Students rely on their teachers to model best practice and to be able to identify and to explain all language errors. The sceptic will argue that language is dynamic and that those who insist on correct usage are pedants who place more emphasis on the mechanics than on the message. Our response is that students who master the mechanics of English gain the freedom to concentrate on the sophisticated expression of ideas.

As one teacher commented last year, "Every day we ask the students to produce pieces of written work -- narratives, reports, essays and so on -- and we say that they should edit and proofread their own work, but we don't give them the tools to actually do that, and so many of them just don't know where to start and they give up."

The Australian Primary Principals Association insists that "teaching about language is essential at all stages of schooling and is not confined to the primary school". In secondary schools, any focus on basic literacy skills is normally left to English teachers and literacy co-ordinators.

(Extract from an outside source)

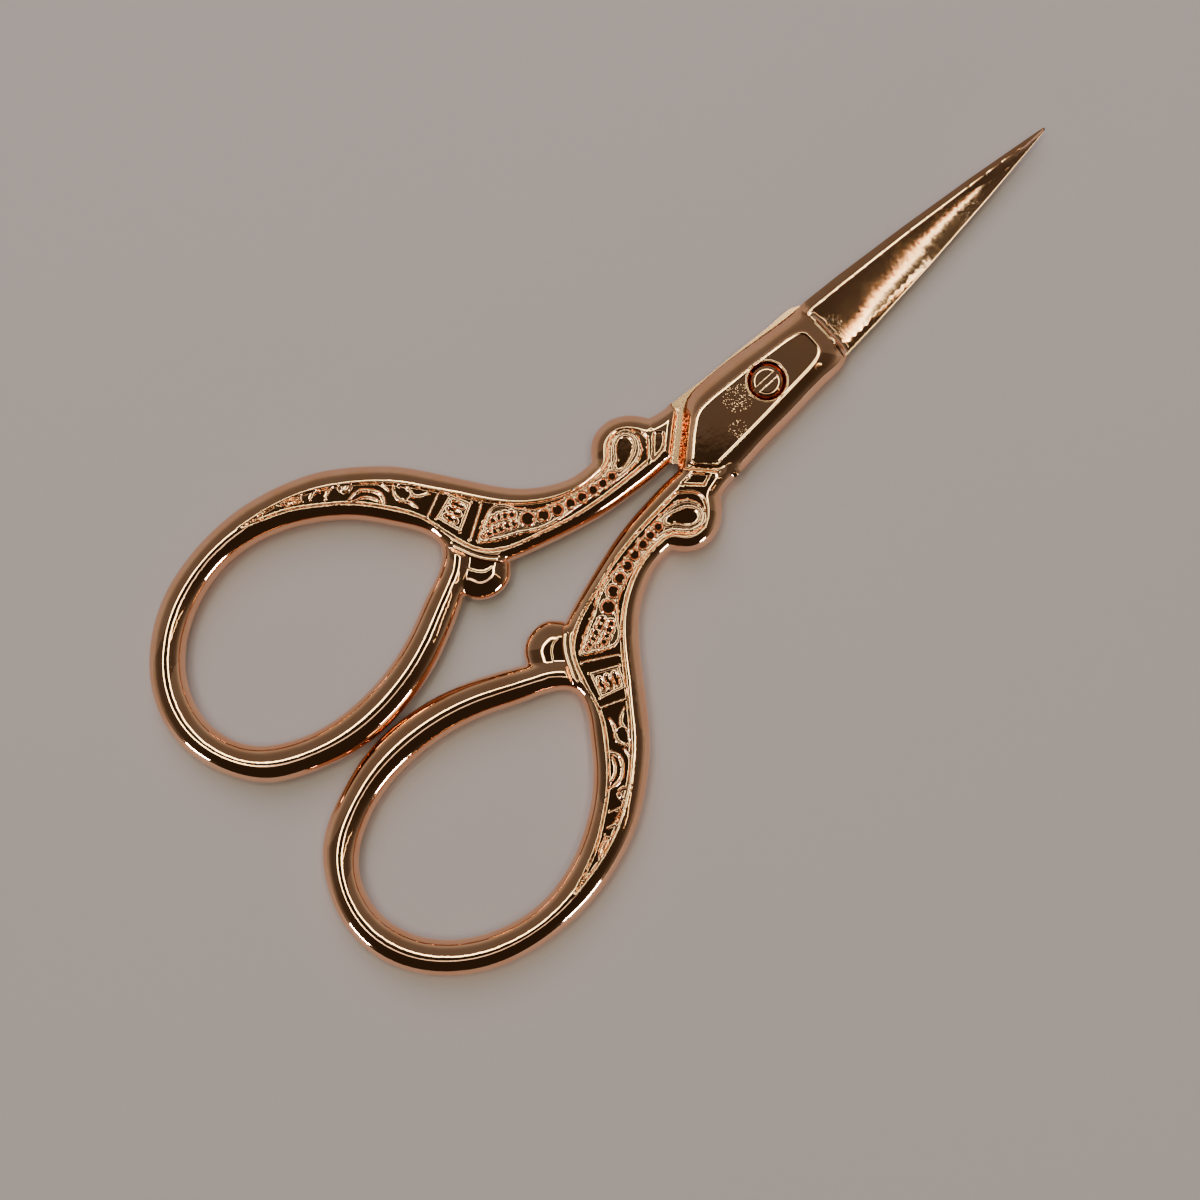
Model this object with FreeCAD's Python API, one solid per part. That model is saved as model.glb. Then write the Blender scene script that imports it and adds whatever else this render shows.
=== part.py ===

The sort of courses needed to enable teachers to teach correct English usage have been neglected in recent decades.

A language revolution is required. All teachers must develop the capacity to correct their students' work for language as well as subject content. This will create what the Australian Curriculum describes as "confident communicators who appreciate and use the English language creatively and critically in a range of contexts and for a range of purposes".

Australian educational jurisdictions face a significant, long-term dilemma. As is the case in every profession, there are those who resist change. Some are uncomfortable with the NAPLAN tests and the My School website. However, the new curriculum places a renewed focus on language as a foundation skill, and all teachers in all subjects are now official members of the revolution.